> [Set problem]:
Quote the whole listing verbatim.

▶

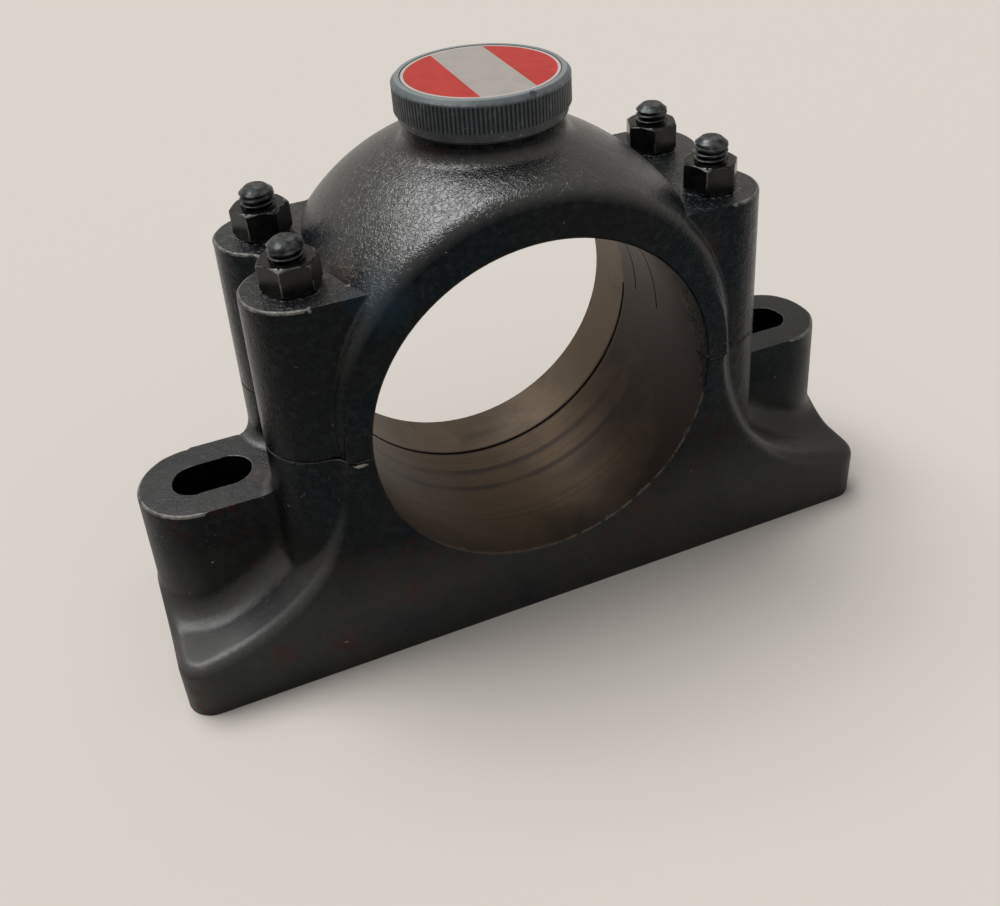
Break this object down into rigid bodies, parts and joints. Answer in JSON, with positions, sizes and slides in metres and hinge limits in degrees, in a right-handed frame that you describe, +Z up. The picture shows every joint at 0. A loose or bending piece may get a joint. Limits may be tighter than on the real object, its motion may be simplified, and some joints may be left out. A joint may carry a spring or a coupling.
{
  "type": "split plummer block",
  "caption": "Two-piece cast bearing housing: a cap held on a slotted foot by studs and nuts, round one through bore, with a knurled screw plug on top.",
  "frame": {"origin": "on the underside of the foot, below the middle of the bore", "axes": "+X along the foot from bolt slot to bolt slot, +Y along the bore axis from front to rear, +Z up, away from the foot"},
  "size_m": [0.227, 0.0734, 0.1585],
  "materials": {
    "housing_paint": "dark slate enamel over sand-cast iron, machined bore bare",
    "stud_steel": "dull painted thread",
    "nut_steel": "black painted hexagon",
    "plug_metal": "grey-blue die casting with a fine straight knurl",
    "gasket_fibre": "dark fibre sheet",
    "label_foil": "silver foil with red fields",
    "dowel_steel": "ground steel"
  },
  "bodies": {
    "housing": {"base": "housing_paint", "cap": "housing_paint", "stud_front_left": "stud_steel", "stud_front_right": "stud_steel", "stud_rear_left": "stud_steel", "stud_rear_right": "stud_steel", "nut_front_left": "nut_steel", "nut_front_right": "nut_steel", "nut_rear_left": "nut_steel", "nut_rear_right": "nut_steel", "dowel_left": "dowel_steel", "dowel_right": "dowel_steel"},
    "gasket_ring": {"plug_gasket": "gasket_fibre"},
    "screw_plug": {"filler_plug": "plug_metal", "label_disc": "label_foil"}
  },
  "joints": [
    {"name": "plug_lift", "type": "slide", "parent": "housing", "child": "gasket_ring", "axis": [0, 0, 1], "range_m": [0, 0.00635]},
    {"name": "plug_turn", "type": "hinge", "parent": "gasket_ring", "child": "screw_plug", "pos_m": [0, 0, 0.1474], "axis": [0, 0, 1], "range_deg": [0, 720]}
  ],
  "couplings": [
    {"joint": "plug_lift", "follows": "plug_turn", "m_per_rad": 0.00050532}
  ]
}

◀

> [Full solution]:
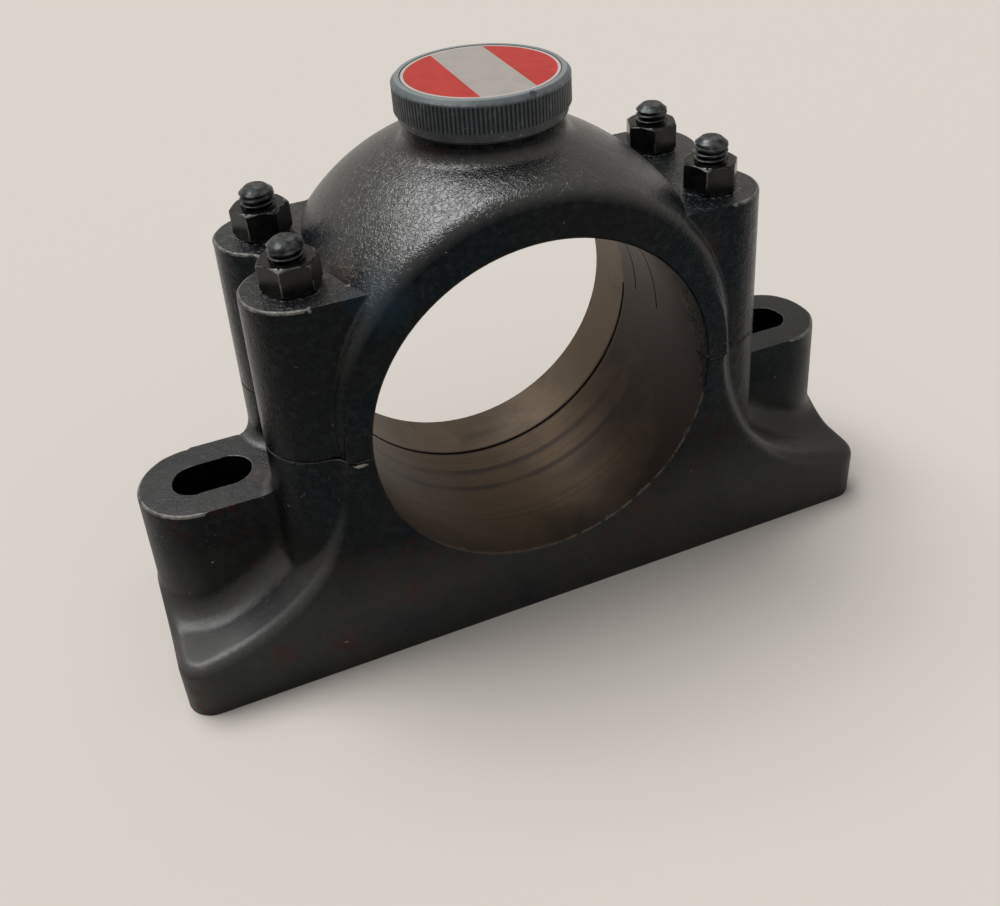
Break this object down into rigid bodies, parts and joints. Answer in JSON, with positions, sizes and slides in metres and hinge limits in degrees, in a right-handed frame that you describe, +Z up. The picture shows every joint at 0. A loose or bending piece may get a joint. Limits may be tighter than on the real object, its motion may be simplified, and some joints may be left out. A joint may carry a spring or a coupling.
{
  "type": "split plummer block",
  "caption": "Two-piece cast bearing housing: a cap held on a slotted foot by studs and nuts, round one through bore, with a knurled screw plug on top.",
  "frame": {"origin": "on the underside of the foot, below the middle of the bore", "axes": "+X along the foot from bolt slot to bolt slot, +Y along the bore axis from front to rear, +Z up, away from the foot"},
  "size_m": [0.227, 0.0734, 0.1585],
  "materials": {
    "housing_paint": "dark slate enamel over sand-cast iron, machined bore bare",
    "stud_steel": "dull painted thread",
    "nut_steel": "black painted hexagon",
    "plug_metal": "grey-blue die casting with a fine straight knurl",
    "gasket_fibre": "dark fibre sheet",
    "label_foil": "silver foil with red fields",
    "dowel_steel": "ground steel"
  },
  "bodies": {
    "housing": {"base": "housing_paint", "cap": "housing_paint", "stud_front_left": "stud_steel", "stud_front_right": "stud_steel", "stud_rear_left": "stud_steel", "stud_rear_right": "stud_steel", "nut_front_left": "nut_steel", "nut_front_right": "nut_steel", "nut_rear_left": "nut_steel", "nut_rear_right": "nut_steel", "dowel_left": "dowel_steel", "dowel_right": "dowel_steel"},
    "gasket_ring": {"plug_gasket": "gasket_fibre"},
    "screw_plug": {"filler_plug": "plug_metal", "label_disc": "label_foil"}
  },
  "joints": [
    {"name": "plug_lift", "type": "slide", "parent": "housing", "child": "gasket_ring", "axis": [0, 0, 1], "range_m": [0, 0.00635]},
    {"name": "plug_turn", "type": "hinge", "parent": "gasket_ring", "child": "screw_plug", "pos_m": [0, 0, 0.1474], "axis": [0, 0, 1], "range_deg": [0, 720]}
  ],
  "couplings": [
    {"joint": "plug_lift", "follows": "plug_turn", "m_per_rad": 0.00050532}
  ]
}